Exercise goal.
Reproduce exactly the lines from the one containing "ring_terminal(cabinet_stack, cabinet_near, cabinet_far))" through the one containing "scene = bpy.context.scene", both included, and nothing else.

Material.

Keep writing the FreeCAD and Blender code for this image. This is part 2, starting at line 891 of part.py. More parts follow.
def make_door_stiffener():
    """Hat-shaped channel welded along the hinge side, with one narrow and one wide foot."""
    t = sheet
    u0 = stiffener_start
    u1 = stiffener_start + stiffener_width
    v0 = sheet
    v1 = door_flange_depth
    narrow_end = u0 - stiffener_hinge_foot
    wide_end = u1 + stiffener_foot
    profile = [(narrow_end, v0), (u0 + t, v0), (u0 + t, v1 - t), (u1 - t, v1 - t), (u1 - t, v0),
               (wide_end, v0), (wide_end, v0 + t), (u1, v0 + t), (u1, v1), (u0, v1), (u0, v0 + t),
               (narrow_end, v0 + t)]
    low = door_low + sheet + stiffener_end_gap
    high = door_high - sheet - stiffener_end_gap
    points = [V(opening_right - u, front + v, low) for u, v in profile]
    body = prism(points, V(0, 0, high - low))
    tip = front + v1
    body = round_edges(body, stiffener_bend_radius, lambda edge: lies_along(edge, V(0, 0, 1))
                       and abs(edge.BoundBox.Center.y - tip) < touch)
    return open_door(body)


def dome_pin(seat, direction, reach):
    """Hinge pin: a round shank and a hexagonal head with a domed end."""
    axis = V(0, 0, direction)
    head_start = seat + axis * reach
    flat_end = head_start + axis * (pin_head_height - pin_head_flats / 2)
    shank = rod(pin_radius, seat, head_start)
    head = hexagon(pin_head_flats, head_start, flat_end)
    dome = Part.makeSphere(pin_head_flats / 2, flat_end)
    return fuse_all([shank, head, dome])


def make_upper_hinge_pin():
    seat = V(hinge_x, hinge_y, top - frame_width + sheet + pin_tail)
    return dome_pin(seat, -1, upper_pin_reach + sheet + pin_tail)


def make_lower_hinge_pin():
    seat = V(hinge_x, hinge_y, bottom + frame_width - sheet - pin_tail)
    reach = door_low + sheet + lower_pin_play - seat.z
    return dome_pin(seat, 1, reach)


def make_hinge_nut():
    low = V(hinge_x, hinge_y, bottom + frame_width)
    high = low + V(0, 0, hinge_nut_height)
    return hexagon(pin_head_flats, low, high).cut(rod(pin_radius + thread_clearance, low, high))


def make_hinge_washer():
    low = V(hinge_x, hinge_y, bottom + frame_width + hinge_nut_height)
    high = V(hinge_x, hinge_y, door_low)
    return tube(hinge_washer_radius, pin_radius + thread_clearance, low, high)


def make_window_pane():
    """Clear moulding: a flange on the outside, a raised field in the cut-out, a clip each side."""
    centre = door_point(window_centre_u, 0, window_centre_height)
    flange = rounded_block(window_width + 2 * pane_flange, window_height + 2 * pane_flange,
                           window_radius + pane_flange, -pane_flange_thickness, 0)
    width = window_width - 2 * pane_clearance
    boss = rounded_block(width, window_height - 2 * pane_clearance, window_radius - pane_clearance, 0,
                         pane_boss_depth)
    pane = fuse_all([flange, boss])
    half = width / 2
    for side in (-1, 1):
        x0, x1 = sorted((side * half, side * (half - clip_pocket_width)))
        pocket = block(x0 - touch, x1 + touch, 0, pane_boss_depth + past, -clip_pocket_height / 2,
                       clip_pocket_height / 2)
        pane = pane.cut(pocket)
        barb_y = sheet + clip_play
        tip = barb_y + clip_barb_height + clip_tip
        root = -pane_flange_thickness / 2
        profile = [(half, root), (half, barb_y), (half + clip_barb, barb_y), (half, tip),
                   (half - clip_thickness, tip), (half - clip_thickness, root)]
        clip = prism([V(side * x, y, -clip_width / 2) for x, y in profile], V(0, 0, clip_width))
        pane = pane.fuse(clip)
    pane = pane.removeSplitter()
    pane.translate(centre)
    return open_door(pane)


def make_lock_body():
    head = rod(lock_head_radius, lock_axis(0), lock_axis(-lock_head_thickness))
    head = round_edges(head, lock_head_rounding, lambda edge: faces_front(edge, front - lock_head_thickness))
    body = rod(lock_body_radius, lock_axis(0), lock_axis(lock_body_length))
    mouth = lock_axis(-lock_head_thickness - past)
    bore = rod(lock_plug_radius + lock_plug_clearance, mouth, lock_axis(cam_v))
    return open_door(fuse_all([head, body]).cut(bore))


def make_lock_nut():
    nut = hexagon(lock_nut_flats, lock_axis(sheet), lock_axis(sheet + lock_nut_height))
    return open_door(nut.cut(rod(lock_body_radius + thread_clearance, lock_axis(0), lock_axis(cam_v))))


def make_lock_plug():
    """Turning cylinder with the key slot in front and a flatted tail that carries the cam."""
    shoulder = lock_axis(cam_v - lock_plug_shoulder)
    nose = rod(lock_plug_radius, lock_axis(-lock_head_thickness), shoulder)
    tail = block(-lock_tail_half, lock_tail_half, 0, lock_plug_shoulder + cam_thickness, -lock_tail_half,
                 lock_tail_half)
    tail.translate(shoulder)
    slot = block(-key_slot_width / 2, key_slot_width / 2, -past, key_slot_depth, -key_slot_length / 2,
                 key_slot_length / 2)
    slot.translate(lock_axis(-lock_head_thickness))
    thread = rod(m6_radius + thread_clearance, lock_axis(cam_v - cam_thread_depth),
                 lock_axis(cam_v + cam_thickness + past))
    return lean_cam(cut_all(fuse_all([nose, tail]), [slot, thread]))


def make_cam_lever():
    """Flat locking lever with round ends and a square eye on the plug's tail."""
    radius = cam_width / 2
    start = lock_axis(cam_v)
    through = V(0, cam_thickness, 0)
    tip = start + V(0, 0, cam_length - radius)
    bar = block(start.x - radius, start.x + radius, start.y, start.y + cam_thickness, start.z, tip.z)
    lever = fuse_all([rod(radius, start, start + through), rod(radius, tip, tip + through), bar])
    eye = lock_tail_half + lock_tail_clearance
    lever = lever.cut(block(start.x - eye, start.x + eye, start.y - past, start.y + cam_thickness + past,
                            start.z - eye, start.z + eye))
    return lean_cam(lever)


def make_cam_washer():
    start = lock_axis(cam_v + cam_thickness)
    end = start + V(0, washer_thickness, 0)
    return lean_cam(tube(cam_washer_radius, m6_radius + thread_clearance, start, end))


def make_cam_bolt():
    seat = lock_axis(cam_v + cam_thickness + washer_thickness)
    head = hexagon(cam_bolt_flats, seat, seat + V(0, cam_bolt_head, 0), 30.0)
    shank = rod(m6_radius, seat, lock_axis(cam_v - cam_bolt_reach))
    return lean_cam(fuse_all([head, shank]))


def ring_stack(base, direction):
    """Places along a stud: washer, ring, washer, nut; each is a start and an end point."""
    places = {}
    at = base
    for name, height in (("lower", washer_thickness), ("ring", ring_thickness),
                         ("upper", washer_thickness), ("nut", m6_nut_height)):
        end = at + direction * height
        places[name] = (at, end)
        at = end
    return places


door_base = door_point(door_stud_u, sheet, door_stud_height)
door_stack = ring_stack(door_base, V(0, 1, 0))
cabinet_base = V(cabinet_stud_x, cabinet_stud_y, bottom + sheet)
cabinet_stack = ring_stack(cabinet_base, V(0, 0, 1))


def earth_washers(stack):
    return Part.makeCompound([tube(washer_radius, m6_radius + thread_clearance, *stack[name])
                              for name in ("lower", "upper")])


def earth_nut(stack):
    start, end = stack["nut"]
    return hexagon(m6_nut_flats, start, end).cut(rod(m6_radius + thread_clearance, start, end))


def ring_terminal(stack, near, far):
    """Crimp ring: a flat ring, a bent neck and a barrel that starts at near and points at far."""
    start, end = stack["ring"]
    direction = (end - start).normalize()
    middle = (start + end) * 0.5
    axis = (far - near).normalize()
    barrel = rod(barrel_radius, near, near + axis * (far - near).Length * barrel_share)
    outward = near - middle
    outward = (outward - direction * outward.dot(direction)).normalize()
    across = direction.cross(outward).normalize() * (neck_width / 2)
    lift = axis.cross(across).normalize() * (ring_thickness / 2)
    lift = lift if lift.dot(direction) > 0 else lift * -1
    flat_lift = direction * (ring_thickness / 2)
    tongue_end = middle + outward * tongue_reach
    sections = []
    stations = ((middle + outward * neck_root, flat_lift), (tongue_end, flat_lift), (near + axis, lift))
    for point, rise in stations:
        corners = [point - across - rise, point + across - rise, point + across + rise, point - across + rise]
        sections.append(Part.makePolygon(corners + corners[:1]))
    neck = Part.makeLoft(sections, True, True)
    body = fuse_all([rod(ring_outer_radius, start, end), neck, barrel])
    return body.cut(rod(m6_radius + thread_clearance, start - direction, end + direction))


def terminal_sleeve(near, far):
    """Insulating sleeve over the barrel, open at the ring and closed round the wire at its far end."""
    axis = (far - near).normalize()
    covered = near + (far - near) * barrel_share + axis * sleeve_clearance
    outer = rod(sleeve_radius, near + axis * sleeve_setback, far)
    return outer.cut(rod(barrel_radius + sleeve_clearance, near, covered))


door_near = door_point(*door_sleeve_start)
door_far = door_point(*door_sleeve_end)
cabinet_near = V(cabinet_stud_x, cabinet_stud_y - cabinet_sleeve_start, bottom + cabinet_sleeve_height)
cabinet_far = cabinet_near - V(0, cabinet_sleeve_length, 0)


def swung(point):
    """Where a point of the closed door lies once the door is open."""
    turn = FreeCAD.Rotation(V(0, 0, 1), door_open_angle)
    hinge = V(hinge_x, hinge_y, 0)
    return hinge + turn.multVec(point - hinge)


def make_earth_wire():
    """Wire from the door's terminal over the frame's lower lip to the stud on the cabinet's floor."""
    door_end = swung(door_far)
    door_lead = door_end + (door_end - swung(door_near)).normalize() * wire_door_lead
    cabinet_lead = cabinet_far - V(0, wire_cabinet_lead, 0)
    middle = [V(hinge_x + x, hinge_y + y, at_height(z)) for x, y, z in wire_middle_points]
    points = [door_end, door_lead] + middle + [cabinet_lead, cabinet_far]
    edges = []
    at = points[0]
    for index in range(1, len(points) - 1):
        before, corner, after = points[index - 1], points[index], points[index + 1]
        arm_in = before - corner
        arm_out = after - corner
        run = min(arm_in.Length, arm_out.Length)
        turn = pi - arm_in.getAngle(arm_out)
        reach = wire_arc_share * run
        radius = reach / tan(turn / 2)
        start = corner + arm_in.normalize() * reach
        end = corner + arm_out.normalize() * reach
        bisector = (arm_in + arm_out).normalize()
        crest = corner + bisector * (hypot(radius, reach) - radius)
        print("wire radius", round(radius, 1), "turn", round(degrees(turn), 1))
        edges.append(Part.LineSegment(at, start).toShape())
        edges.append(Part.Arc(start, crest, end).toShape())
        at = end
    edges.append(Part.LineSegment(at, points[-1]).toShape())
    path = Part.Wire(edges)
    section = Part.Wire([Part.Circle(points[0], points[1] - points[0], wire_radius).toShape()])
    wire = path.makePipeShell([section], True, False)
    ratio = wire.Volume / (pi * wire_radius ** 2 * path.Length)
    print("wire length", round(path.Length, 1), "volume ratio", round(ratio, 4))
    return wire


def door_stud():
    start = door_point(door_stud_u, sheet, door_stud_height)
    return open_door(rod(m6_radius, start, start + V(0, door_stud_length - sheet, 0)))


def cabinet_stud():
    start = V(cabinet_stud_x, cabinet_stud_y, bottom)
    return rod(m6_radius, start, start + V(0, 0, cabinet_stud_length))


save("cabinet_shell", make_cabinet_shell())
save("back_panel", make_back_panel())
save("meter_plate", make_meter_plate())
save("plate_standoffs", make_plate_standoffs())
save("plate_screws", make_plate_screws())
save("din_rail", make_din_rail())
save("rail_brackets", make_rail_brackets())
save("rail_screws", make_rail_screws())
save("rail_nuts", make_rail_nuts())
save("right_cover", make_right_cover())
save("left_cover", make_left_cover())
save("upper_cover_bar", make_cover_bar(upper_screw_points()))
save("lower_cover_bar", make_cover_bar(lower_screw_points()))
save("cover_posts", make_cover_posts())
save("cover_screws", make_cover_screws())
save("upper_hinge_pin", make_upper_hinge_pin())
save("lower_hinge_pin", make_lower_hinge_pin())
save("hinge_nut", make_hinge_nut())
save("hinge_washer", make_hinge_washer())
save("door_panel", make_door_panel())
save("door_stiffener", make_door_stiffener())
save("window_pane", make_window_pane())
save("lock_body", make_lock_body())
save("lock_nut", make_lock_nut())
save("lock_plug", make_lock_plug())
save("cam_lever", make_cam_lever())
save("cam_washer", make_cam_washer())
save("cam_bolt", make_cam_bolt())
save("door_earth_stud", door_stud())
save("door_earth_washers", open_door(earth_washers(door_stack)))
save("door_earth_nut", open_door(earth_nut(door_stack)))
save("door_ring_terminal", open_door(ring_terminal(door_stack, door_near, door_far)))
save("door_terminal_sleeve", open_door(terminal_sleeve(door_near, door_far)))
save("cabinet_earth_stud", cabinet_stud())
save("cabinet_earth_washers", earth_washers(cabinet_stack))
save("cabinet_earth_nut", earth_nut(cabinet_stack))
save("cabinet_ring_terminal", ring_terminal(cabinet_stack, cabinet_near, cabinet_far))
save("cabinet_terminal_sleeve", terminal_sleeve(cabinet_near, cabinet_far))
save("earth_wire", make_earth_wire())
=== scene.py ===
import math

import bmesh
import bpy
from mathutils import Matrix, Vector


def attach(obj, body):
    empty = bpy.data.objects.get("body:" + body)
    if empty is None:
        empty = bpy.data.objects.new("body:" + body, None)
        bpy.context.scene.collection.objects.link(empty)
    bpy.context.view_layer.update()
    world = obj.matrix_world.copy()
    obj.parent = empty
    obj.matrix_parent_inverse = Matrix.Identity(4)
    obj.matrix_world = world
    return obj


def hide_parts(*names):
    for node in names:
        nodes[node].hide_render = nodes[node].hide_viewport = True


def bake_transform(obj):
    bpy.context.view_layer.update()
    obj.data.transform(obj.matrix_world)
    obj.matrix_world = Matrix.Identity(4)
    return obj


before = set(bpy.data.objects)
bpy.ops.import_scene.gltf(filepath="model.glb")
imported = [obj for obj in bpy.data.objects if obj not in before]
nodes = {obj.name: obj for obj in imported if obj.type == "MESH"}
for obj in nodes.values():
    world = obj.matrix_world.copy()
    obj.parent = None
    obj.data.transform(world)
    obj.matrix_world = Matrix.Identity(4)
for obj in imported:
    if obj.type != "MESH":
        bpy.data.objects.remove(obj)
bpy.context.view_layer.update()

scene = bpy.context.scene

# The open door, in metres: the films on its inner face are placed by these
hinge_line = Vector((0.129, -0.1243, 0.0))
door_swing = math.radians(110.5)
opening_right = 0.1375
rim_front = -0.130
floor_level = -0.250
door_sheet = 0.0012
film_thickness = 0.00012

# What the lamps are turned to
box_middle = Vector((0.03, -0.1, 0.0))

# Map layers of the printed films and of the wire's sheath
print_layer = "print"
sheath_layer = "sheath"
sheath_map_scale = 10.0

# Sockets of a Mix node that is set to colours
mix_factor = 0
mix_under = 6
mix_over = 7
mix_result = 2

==

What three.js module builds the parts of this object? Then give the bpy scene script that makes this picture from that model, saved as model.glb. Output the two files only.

Answer to the problem.
save("cabinet_ring_terminal", ring_terminal(cabinet_stack, cabinet_near, cabinet_far))
save("cabinet_terminal_sleeve", terminal_sleeve(cabinet_near, cabinet_far))
save("earth_wire", make_earth_wire())
=== scene.py ===
import math

import bmesh
import bpy
from mathutils import Matrix, Vector


def attach(obj, body):
    empty = bpy.data.objects.get("body:" + body)
    if empty is None:
        empty = bpy.data.objects.new("body:" + body, None)
        bpy.context.scene.collection.objects.link(empty)
    bpy.context.view_layer.update()
    world = obj.matrix_world.copy()
    obj.parent = empty
    obj.matrix_parent_inverse = Matrix.Identity(4)
    obj.matrix_world = world
    return obj


def hide_parts(*names):
    for node in names:
        nodes[node].hide_render = nodes[node].hide_viewport = True


def bake_transform(obj):
    bpy.context.view_layer.update()
    obj.data.transform(obj.matrix_world)
    obj.matrix_world = Matrix.Identity(4)
    return obj


before = set(bpy.data.objects)
bpy.ops.import_scene.gltf(filepath="model.glb")
imported = [obj for obj in bpy.data.objects if obj not in before]
nodes = {obj.name: obj for obj in imported if obj.type == "MESH"}
for obj in nodes.values():
    world = obj.matrix_world.copy()
    obj.parent = None
    obj.data.transform(world)
    obj.matrix_world = Matrix.Identity(4)
for obj in imported:
    if obj.type != "MESH":
        bpy.data.objects.remove(obj)
bpy.context.view_layer.update()

scene = bpy.context.scene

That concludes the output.